先日の戯曲公演「良寛」の写真が送られてきました。
あらためて舞台を振り返ってみると、色々な想いが巡ってきます。あの舞台でしか感じることの出来ない異次元空間がありましたし、脚本の和久内先生はじめ、津村禮次郎、伊藤哲哉、木原丹、大浦典子という豪華メンバーでしか実現できないものが確かにありました。とにかく奇跡の瞬間がいくつも出て来たのです。勿論反省点も多々ありますが、少し落ちついて改めて回想してみるものも良いものですね。
ラストの津村先生の舞と私の樂琵琶独奏の場面はこんな感じでした。



どんな分野でも、予定調和な事しかやらず、型が決まった中で、お上手やお見事を目指すようになったら、聴衆は誰も魅力を感じないでしょう。次に何をやってくれるのか、いつもワクワクとして待つような気持ちを抱かせてこそ、舞台に足を運んでくれるのではないでしょうか。古典をやっても、新たな発見を感じさせてくれるような新鮮な視点、創造性が無ければ、お見事以上にはならない。いくら流派内で「先生」や「名取」であっても、新鮮味の無い舞台など聴衆にとっては、ただなぞっているだけのお稽古事に聞こえます。古典はなぞるものでなく、命あるものとして継承していってこその古典だとではないでしょうか。その為には常に現代という視点で古典を見つめ直し、古典の新たな魅力を引き出し現代の聴衆に聴かせ、魅せてこそ、古典は古典としてその存在を我々の前に表わし、深味を感じさせ、その世界を更に豊かにしてゆくのだと、私は思えてなりません。この部分こそが、お稽古事と芸術音楽の大きな意識の差だと思います。
この公演を通し、私は良寛という存在に強く興味を持ちました。良寛は道元禅師の「正法眼蔵」をかなり勉強したようですが、道元禅師とはまた違い、現実の生々しい生活の中で最期迄生き抜いたその姿には、大きな魅力を感じます。
死の間際に「裏を見せ 表を見せて 散る紅葉」と言い残したそうです。中々人生裏も表も曝け出して自由無碍に生き抜くのは難しい。人間何も格好つける必要などないのに、誰もが自らを飾り、衣を纏い「己」という虚像を、自分でも気づかない内に自ら作り上げている。

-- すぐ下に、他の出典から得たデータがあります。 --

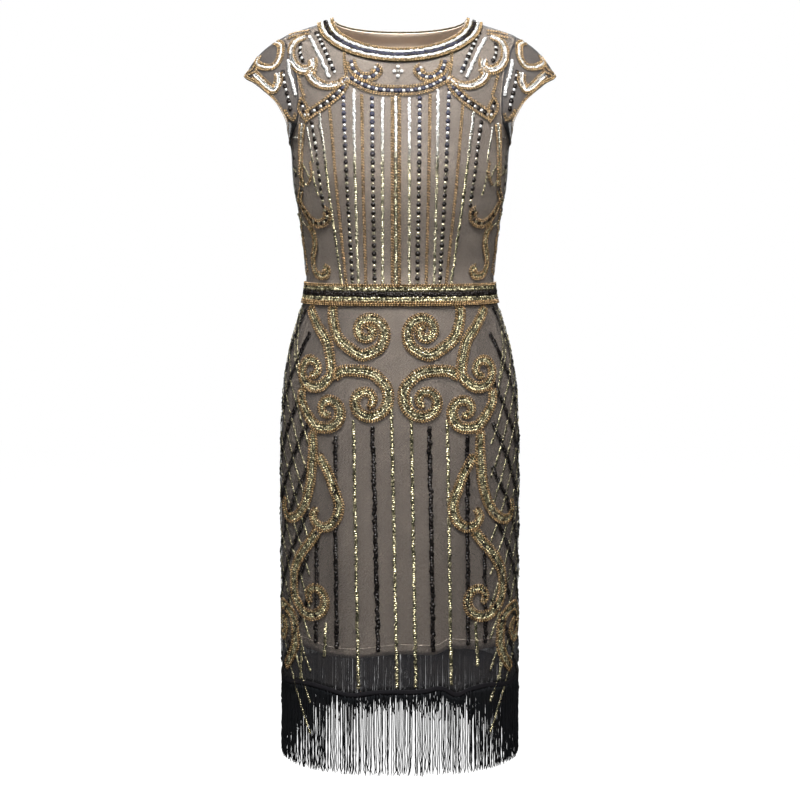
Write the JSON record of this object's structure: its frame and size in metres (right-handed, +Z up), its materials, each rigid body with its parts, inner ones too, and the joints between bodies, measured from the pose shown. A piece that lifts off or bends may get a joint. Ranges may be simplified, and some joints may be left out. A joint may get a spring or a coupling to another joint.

肩書きやら受賞歴をぶら下げているのは誰の為?他人に対して「私は凄い人なんです」と自慢したい気持ちも、俗世間に生きる一人として重々判りますが、そんな鎧のようなものを着こんで生きなければならない人生など、私はごめんです。常に自由に淡々とこの世を闊歩したいですね。

良寛の志が後の世代に受け継がれ、仏教という限定された枠ではなく、夏目漱石や鈴木文台、また長谷川泰、吉岡弥生、野口英世等、医療関係等にも繋がって行ったという事は当然であり、素晴らしい事だと思います。音楽もそうでありたいのです。小さな枠の中で受け継いだの何だのという事でなく、私自身が多くの音楽家から感じたように、どんなものであれ聴いてくれる人に伝わって行くような音楽でありたい。良寛の大きな志、そして視野には憧れ以上のものを感じますね。
私も志を持って音楽をやって行きたいものです。良寛は今後の私の指針となって行くと思います。良い経験をさせてもらいました。